Metrics instead of opinions: What executives need to see
It is crucial to link budgets to impact – not to “perceived” maturity:
- MTTD/MTTR (by criticality): How quickly do we detect and resolve incidents by severity?
- Identity hygiene: Proportion of privileged actions with JIT approval, orphaned account rate, lifecycle for secrets/tokens.
- Patch SLOs: Internet-exposed criticalities in days, internal criticalities in defined weeks.
- Coverage: Coverage of critical log sources and endpoints; tested recovery procedures per business process.
- Tool coefficient: How many products per use case? Goal: minimum number with maximum use case coverage.
When these metrics are incorporated into clear quarterly steering, risk management can finally be measured by results – not by the length of shopping lists.
90-day plan: From tool zoo to capability
Day 0–15 – Create transparency
- Inventory of all security tools and core use cases (phishing, endpoint, identity, web, supply chain).
- Assignment: Which tool delivers which verifiable contribution? Mark duplicates.
- Draw KPI baseline (MTTD/MTTR, patch SLOs, coverage, identity hygiene).
Day 16–45 – Consolidate & harden
- Tool consolidation: Maximum of one primary platform per use case + clearly defined additions.
- Harmonize data flow (uniform schema, central correlation, clear alarm criteria).
- Prioritize identities: phishing-proof MFA, disable legacy flows, pilot JIT privileges.
Day 46–75 – Automate & practice
- Automate standard responses (isolation, account lock, ticket creation, communication paths).

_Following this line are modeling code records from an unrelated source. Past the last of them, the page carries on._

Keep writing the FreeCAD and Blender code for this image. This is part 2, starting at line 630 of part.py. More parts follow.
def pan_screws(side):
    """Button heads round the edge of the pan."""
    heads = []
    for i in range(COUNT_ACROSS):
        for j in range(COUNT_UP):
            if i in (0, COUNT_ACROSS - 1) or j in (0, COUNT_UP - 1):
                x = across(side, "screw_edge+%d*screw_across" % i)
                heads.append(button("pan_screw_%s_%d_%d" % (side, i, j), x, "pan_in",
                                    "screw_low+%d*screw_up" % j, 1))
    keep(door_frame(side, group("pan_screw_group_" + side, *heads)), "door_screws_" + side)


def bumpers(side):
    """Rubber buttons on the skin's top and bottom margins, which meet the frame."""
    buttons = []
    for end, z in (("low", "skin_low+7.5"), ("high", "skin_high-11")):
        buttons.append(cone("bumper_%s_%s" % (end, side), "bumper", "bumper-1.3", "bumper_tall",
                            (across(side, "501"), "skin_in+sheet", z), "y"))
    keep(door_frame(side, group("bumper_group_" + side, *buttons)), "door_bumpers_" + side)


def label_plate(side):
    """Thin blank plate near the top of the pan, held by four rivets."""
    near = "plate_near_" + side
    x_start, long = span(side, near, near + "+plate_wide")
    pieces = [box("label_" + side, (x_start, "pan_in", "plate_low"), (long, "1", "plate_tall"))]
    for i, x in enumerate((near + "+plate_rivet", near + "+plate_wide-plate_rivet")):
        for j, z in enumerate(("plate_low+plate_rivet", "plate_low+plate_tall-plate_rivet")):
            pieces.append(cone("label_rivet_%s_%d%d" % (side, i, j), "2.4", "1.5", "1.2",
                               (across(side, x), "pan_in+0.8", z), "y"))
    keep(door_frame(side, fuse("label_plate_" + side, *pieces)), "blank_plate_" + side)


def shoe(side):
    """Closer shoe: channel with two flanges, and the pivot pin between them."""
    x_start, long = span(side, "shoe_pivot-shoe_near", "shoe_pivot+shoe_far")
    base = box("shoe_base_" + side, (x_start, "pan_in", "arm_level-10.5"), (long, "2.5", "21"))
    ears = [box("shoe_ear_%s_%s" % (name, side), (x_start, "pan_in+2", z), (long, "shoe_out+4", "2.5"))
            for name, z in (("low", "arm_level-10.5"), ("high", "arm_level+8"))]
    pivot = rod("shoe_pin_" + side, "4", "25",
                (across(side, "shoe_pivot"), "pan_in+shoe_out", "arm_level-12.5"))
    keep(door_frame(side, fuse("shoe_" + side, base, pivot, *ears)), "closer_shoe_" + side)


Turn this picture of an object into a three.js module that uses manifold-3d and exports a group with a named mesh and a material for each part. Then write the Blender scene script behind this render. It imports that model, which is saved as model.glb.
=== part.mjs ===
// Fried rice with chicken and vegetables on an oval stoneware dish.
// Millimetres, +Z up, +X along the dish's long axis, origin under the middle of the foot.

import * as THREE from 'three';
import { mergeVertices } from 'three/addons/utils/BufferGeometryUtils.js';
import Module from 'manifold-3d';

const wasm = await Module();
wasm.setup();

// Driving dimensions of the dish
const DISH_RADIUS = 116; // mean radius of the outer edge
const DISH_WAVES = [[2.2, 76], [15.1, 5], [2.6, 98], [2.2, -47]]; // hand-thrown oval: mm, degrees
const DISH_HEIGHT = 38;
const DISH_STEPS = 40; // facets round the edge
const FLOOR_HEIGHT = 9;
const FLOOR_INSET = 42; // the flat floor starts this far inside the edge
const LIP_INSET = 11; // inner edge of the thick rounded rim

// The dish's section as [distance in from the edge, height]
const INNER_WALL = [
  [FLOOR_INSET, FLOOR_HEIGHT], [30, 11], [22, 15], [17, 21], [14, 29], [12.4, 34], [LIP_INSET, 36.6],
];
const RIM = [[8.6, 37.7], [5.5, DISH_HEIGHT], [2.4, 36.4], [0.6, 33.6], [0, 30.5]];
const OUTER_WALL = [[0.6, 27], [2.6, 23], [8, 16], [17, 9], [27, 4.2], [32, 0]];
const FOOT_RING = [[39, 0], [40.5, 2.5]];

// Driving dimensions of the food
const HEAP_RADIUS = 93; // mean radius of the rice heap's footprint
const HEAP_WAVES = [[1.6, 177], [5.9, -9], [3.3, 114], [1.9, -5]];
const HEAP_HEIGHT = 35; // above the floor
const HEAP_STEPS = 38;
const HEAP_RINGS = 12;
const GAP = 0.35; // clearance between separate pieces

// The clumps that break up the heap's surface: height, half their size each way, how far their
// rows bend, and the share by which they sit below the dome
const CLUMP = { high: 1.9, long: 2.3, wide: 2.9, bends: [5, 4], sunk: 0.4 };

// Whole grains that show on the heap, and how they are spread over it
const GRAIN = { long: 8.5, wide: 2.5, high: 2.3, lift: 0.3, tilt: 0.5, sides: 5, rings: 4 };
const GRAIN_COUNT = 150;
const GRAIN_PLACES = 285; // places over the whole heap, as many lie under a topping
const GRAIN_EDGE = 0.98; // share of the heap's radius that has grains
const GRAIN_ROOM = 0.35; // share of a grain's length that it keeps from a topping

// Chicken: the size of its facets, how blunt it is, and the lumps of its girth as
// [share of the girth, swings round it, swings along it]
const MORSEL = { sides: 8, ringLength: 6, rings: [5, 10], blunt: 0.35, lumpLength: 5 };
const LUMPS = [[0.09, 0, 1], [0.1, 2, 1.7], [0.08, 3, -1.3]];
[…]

- Test playbooks with specialist departments (including out-of-band communication).
- Perform disaster recovery drills for the top two processes and measure times.
Day 76–90 – Refine & anchor
- Compare KPIs against baseline; fill gaps with precise measures.
- Document exit plans for critical dependencies.
- Decide on quarterly steering with clear target values (budget follows impact).
Conclusion: Make investments visible – reduce risk noticeably
More money only helps if it is tied to architecture and impact. Those who think of IT security as a capability – not a collection of products – reduce cyber risk, accelerate response times, and lower operating costs. The recipe is simple: clear guidelines, strict KPIs, consistent tool consolidation, and a controllable security budget. Anything else is just expensive window dressing.
Further information can be found here: cybersecurity
FAQ about blog post
Why is the risk increasing despite higher spending?
Tool zoo, lack of consolidation, no end-to-end metrics.
How can I prevent budget idle time?
Purchase use case first, standardize data path, anchor SLOs.
Which metric convinces board members?
Time-to-contain per criticality – directly cost-relevant.
Is a platform instead of best-of-breed the solution?
Only with interoperability and an exit plan; otherwise, there is a risk of lock-in.
What are quick wins in 30 days?
Decommission duplicate tools, trim alarm floods, automate initial measures.